The title text presents the same idea in a different wording. Our brains scale the quality of all things the same way, with a subjective impression of the difference between best and worst largely the same, regardless of what is being evaluated. Things with a narrow dynamic range, like the Wikipedia signatures or pictures of Biden mentioned the comic, have their negligible differences in quality expanded so that the best are as good as the best of anything, and inversely for the worst.
- [White Hat is holding a wine glass down in one hand and holding a bottle of wine up in front of him with the other hand. He is looking at the label and talking with Cueball standing next to him with his own filled wine glass in one hand. He is looking down at the glass.]
- White Hat: How do you stand this cheap wine?
- Cueball: Wine all tastes the same to me.
- [Close-up of White Hat.]
- White Hat: You've just never had good wine. If you paid more attention, you'd realize there's a whole world here.
- [Close-up on Cueball, who spreads his arms out, resulting in the wine in the glass sloshing so much that part of the wine is above the rim of the glass, some even hanging over the edge and a spray droplet hanging above the sloshing liquid.]
- Cueball: But that's true of anything! Wine, house music, fonts, ants, Wikipedia signatures, Canadian surrealist porn—
- Cueball: Spend enough time with any of them and you'll become a snobby connoisseur.
- [This panel has no border (aka a 'frameless panel') and is next to but aligned further down than the first three panels. It shows a zoom out of both White Hat and Cueball again. White Hat now has both glass and bottle held down at his side. Cueball holds his glass down, but tilted away from him. A small puddle of wine is on the floor next to Cueball.]
- White Hat: But some things do have more depth than others.
- Cueball: If you locked people in a box for a year with 500 still frames of Joe Biden eating a sandwich, by the end they'd be adamant that some were great and some terrible.

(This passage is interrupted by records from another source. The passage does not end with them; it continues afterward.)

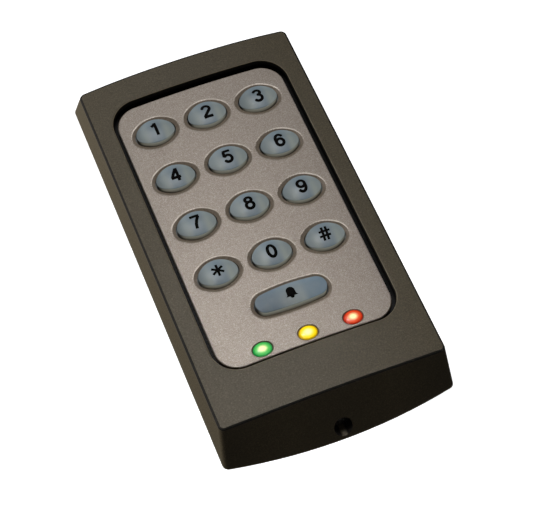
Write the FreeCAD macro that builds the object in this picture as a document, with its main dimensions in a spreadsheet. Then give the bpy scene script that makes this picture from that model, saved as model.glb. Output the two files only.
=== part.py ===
import FreeCAD, Part
import math
import os

import Sketcher
from FreeCAD import Placement, Rotation, Vector

# A wall-mounted keypad access reader: a crowned cover over a boxed reader module, with a silvered
# fascia, thirteen sprung keys, three indicator lenses, a board and a wall plate.
# The back of the wall plate is z = 0, the face looks along +Z, and +Y is the reader's top.

doc = FreeCAD.newDocument("keypad_access_reader")
sheet = doc.addObject("Spreadsheet::Sheet", "sizes")

SIZES = [
    # the cover, in millimetres
    ("body_length", 151.0),        # overall, at the back edge
    ("body_width", 76.2),          # overall, at the back edge
    ("body_height", 17.07),        # wall to the crown of the face
    ("crown_rise", 2.16),          # the face's middle above its two long edges
    ("side_draft", 1.36),          # how far each long side leans in, back to face
    ("end_set_back", 5.9),         # how far each end leans in, back to face
    ("back_bulge", 4.0),           # bow of the ends at the back edge
    ("face_bulge", 1.6),           # bow of the ends at the face
    ("corner_radius", 2.0),
    ("face_edge_radius", 0.8),
    ("wall", 2.0),
    ("skin", 2.0),                 # cover thickness at the face
    ("window_radius", 9.0),
    ("window_edge_radius", 0.45),
    ("fascia_gap", 1.42),          # between the fascia and the window's wall
    ("fascia_recess", 2.06),       # fascia below the face
    ("fit_clearance", 0.3),        # between the cover and what slides inside it
    # the keys and the fascia
    ("key_width", 13.1),
    ("key_length", 9.1),
    ("key_end_radius", 3.3),
    ("bell_width", 23.6),
    ("bell_length", 7.8),
    ("bell_end_radius", 3.4),
    ("key_clearance", 0.35),
    ("key_rim", 1.25),             # width of the dished rim round each key hole
    ("key_rim_depth", 0.5),
    ("key_lip_radius", 1.2),       # rounding where a dished rim meets the face
    ("land_across", 1.7),          # flat between two key rims, along X
    ("land_along", 6.85),          # flat between two key rims, along Y
    ("bell_land", 4.4),            # flat between the last row's rims and the bell key's rim
    ("key_proud", 1.9),            # a key's top above the fascia
    ("key_dome_across", 14.0),     # radius of a key's top, seen from its end
    ("key_dome_along", 13.0),      # radius of a key's top, seen from its side
    ("bell_dome_along", 95.0),
    ("key_edge_radius", 0.35),
    ("key_flange", 0.9),           # how far the flange stands out round a key
    ("key_flange_depth", 1.0),
    ("key_post_radius", 3.0),
    ("key_rest_gap", 0.05),        # flange below the fascia when the key is up
    ("lens_width", 6.0),
    ("lens_length", 4.4),
    ("lens_end_radius", 1.9),
    ("lens_clearance", 0.15),
    ("lens_rim", 0.5),
    ("lens_pitch", 14.9),
    ("lens_land", 5.3),            # flat between the bell key's rim and the lenses' rims
    ("lens_proud", 0.3),
    ("lens_dome_radius", 9.0),
    ("lens_flange", 0.6),
    ("lens_flange_depth", 1.1),
    ("lens_stem_inset", 0.8),      # the stem below the flange is this much smaller all round
    ("lens_stem_length", 2.5),
    ("fascia_side_margin", 2.81),  # outer key rims to the fascia's long edges
    ("fascia_top_margin", 6.2),    # top rims to the fascia's top edge
    ("fascia_foot_margin", 0.55),  # lens rims to the fascia's bottom edge
    ("fascia_lift", 3.4),          # middle of the window above the middle of the cover
    ("fascia_skin", 2.4),
    ("fascia_depth", 3.0),         # depth of the fascia's raised part
    ("fascia_edge_radius", 0.4),
    ("fascia_ledge", 2.6),         # the ledge round the fascia, under the cover
    ("fascia_ledge_depth", 1.6),
    # the module
    ("plate_thickness", 2.0),      # wall plate
    ("seal_thickness", 0.8),
    ("board_space", 3.0),          # under the board
    ("board_thickness", 1.6),
    ("board_clearance", 0.4),
    ("mat_thickness", 1.2),
    ("mat_margin", 1.0),           # mat beyond the key flanges
    ("dome_height", 1.8),
    ("dome_foot_radius", 4.9),
    ("dome_top_radius", 3.2),
    ("dome_wall", 0.6),
    ("chassis_wall", 1.6),
    ("chassis_deck", 1.2),
    ("chassis_side", 1.4),         # chassis beyond the fascia's raised part, each side
    ("chassis_foot", 13.1),        # chassis beyond the fascia's raised part, at the wiring end
    ("chassis_head", 6.2),         # chassis beyond the fascia's raised part, at the top
    ("chassis_radius", 3.0),
    ("post_radius", 2.6),
    ("screw_radius", 1.25),
    ("screw_head_radius", 2.4),
    ("screw_head_depth", 1.3),
    ("screw_hold", 5.0),           # length of thread in a post
    ("screw_clearance", 0.15),
    ("thread_gap", 0.05),          # between a thread and what it turns in
    ("drive_width", 0.6),          # the slot or cross in a screw's head
    ("drive_reach", 1.4),
    ("board_screw_reach", 21.6),   # board screws from the centre line
    ("board_screw_inset", 3.3),    # board screws from the board's ends
    ("cable_inset", 4.2),          # cable entry from the board's wiring end
    ("board_screw_head", 1.4),
    ("board_head_radius", 2.05),
    ("board_boss_radius", 2.3),
    ("terminal_width", 10.7),
    ("terminal_depth", 6.4),
    ("terminal_height", 6.2),
    ("terminal_offset", 7.2),      # centre line to the near side of a terminal block
    ("terminal_ways", 4),
    ("terminal_screw_radius", 0.95),
    ("terminal_screw_depth", 1.2),
    ("terminal_well_depth", 1.8),
    ("terminal_slot_width", 0.4),
    ("cable_radius", 2.4),
    ("grommet_wall", 1.0),
    ("grommet_flange", 0.8),
    ("grommet_flange_depth", 1.2),
    ("lamp_length", 2.0),
    ("lamp_width", 1.2),
    ("lamp_depth", 0.9),
    ("indicator_length", 3.0),     # the larger lamps under the lenses
    ("chip_depth", 1.4),
    ("processor_size", 10.0),
    ("processor_reach", 12.0),     # chips from the centre line
    ("radio_size", 5.0),
    ("buzzer_radius", 6.0),
    ("buzzer_depth", 2.6),
    ("can_radius", 2.0),
    ("can_pitch", 5.0),
    ("coil_width", 2.0),
    ("coil_depth", 0.9),
    ("coil_inset", 0.8),
    # fixings at the two ends
    ("wall_hole_radius", 2.25),
    ("wall_hole_reach", 22.0),     # wall holes from the centre line
    ("wall_hole_inset", 10.0),     # wall holes from the ends of the reader
    ("cover_screw_height", 4.0),
    ("cover_hole_radius", 3.0),
    ("cover_head_radius", 2.7),
    ("cover_head_depth", 1.9),
    ("cover_thread_radius", 1.5),
    ("cover_socket_radius", 1.35),
    ("cover_socket_depth", 1.1),
    ("cover_seat_inset", 6.5),     # seat of the screw's head from the end of the reader
    ("cover_seat_depth", 1.6),
    ("cover_boss_width", 11.0),
    ("cover_boss_height", 8.6),
    ("insert_radius", 2.2),
    ("insert_length", 4.6),
    ("plate_boss_depth", 5.6),
    ("hook_reach", 10.0),          # hooks from the centre line
    ("hook_width", 8.0),
    ("hook_inset", 6.2),
    ("hook_thickness", 1.4),
    ("hook_overlap", 1.5),
    ("hook_gap", 0.2),
    ("hook_lift", 1.0),            # cover hooks above the wall plate
]


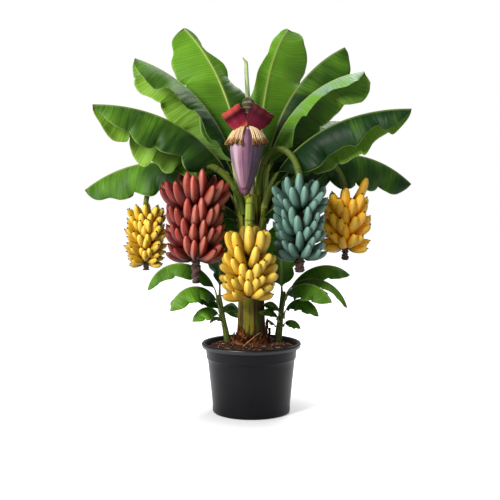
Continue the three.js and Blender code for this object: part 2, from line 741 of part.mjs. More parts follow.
export default parts;
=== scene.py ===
import math
import random

import bpy
import numpy as np
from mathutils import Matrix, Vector


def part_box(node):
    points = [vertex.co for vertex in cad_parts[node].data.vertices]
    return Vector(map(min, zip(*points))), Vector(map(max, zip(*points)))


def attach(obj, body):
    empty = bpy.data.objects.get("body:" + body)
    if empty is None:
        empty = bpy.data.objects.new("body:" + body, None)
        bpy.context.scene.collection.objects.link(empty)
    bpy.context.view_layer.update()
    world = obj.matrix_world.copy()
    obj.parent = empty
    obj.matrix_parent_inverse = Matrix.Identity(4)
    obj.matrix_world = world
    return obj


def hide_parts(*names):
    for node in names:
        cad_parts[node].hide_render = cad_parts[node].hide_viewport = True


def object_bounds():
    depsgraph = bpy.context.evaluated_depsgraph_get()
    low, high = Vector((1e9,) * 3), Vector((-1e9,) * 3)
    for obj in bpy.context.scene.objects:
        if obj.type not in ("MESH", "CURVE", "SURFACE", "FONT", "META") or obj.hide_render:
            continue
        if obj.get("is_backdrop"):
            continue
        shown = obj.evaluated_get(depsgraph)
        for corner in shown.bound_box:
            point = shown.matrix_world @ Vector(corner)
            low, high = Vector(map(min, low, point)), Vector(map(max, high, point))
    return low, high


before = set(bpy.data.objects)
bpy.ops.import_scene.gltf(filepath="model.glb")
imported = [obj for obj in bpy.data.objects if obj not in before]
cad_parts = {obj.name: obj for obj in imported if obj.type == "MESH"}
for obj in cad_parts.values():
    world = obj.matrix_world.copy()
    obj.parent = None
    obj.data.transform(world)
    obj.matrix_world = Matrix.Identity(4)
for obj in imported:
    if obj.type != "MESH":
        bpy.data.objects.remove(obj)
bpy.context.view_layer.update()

# A potted banana plant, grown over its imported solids: leaves with ribs and pleats, bunches of fingers,
# a blossom, a stem of overlapping sheaths, and a pot of loose soil. The tables and rules of growth are
# those of the solids, in millimetres and degrees, carried to a finer step. Meshes are in metres.

bl_info = {
    "name": "Potted Banana Plant",
    "version": (1, 0, 0),
    "blender": (4, 5, 0),
    "location": "View3D > Sidebar > Plant",
    "description": "Grows a potted banana plant over its packed solids",
    "category": "Add Mesh",
}

MM = 0.001

# ---- Driving dimensions, as in the solids ---------------------------------------------------------
POT = {
    "height": 212, "rim_radius": 150, "rim_depth": 16, "shoulder_radius": 138, "band_depth": 46,
    "band_step": 2.5, "foot_radius": 117, "wall": 4,
}
SOIL = {"edge_drop": 15, "plateau_radius": 98}
TRUNK = {"top": 655, "foot_radius": 55, "waist_radius": 44, "top_radius": 35}
SUCKERS = {
    "left": {"foot": (-72, 10), "head": (-98, 12), "top": 352, "foot_radius": 9.5, "top_radius": 6.5},
    "right": {"foot": (81, 20), "head": (97, 20), "top": 362, "foot_radius": 11, "top_radius": 7},
}

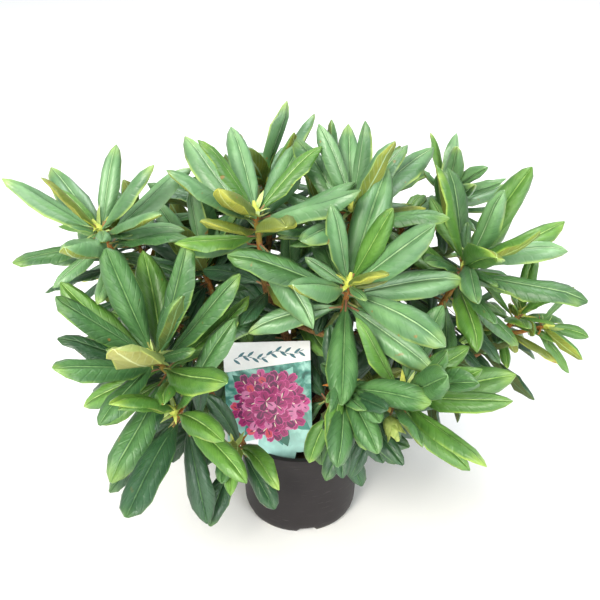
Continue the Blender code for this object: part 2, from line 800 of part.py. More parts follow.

- White Hat: You're exaggerating.
- Cueball: Oh, really?
- [This panel is below the feet of the two characters from the previous panel. It goes further to the left than those two, and is wider than the previous panels, but it does not go much past the middle, so there is a blank white space to the left of this panel, below the first and most of the second panel. It shows a box, with two star burst on the surface from where two voices emanate from the inside. Over the top left of the panels frame is a small frame with a caption:]
- A year later:
- [The voice from left side of the box:]
- Sure, most closed-mouth frames are boring, but in #415, the way the man's jaw frames the mayo on his hand is pure perfection, and—
- [The voice from right side of the box:]
- What a surprise- you praising a mayo frame. Listening to you, I'd think there was nothing else in The Sandwich.
- [The voice from right side of the box:]
- Frankly, the light hitting J.B.'s collar through the lettuce would put #242 in my top ten even if he had no mayo on his hand at all.
This is the first xkcd comic featuring Joe Biden.